Best World International Ltd - Record profits and record dividends
- Huge earnings beat. 4Q16 net profit (+231% yoy) blew past our expectations. FY16 formed 114% of our and consensus full-year forecasts.
- Best World’s twin growth engines (Taiwan and China) continue to drive the group and we do not see them slowing down.
- Final dividend of 3.0 Scts declared. 2-for-1 share split proposed.
- We raise our FY17-18F EPS on higher sales growth in both Taiwan and China. Our current EPS and TP do not yet account for the proposed share split.

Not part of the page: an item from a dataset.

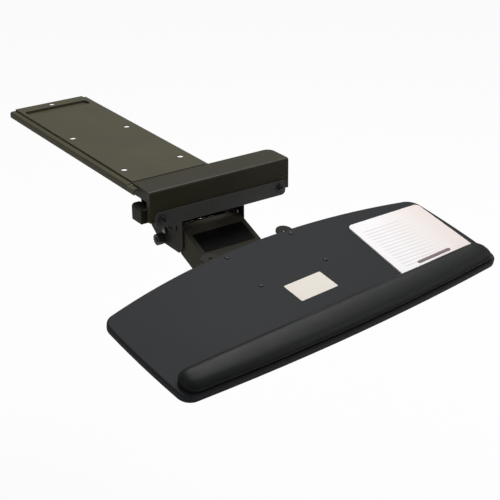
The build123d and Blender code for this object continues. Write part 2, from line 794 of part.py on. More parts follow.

- Our TP rises to S$2.97 on our EPS upgrades and as we roll forward to CY18.
- Maintain Add.
Huge earnings beat as sales outperform
- Best World (BWL) exceeded expectations in every quarter in FY16.
- 4Q16’s net profit grew 231% yoy, bringing FY16’s net profit to a new record high of S$34.6m (+242% yoy). The earnings beat was mostly driven by higher sales (underpinned by higher demand for its DR’s Secret skincare range), and helped further by operating leverage.
Taiwan continues to do well; now a top 10 direct selling company
- Taiwan continues to do well.
- Recall that management had intentionally withheld major promotions in 3Q to gear up for anniversary promotions and celebrations in 4Q, and sales did not disappoint. 4Q16 sales rose 45% yoy and 45% qoq.
- We estimate Best World’s FY16 performance puts it among the top 10 direct selling companies in Taiwan (from top 15 in 2015).
- We think BWL’s strong product acceptance puts the company in a strong position to reach the top 5 in the next two years.
Outperformance in China driven by higher skincare products sales
- The excitement surrounding the stock’s earnings growth over FY17-19F has mostly been on further penetration into China upon full conversion to a direct selling model.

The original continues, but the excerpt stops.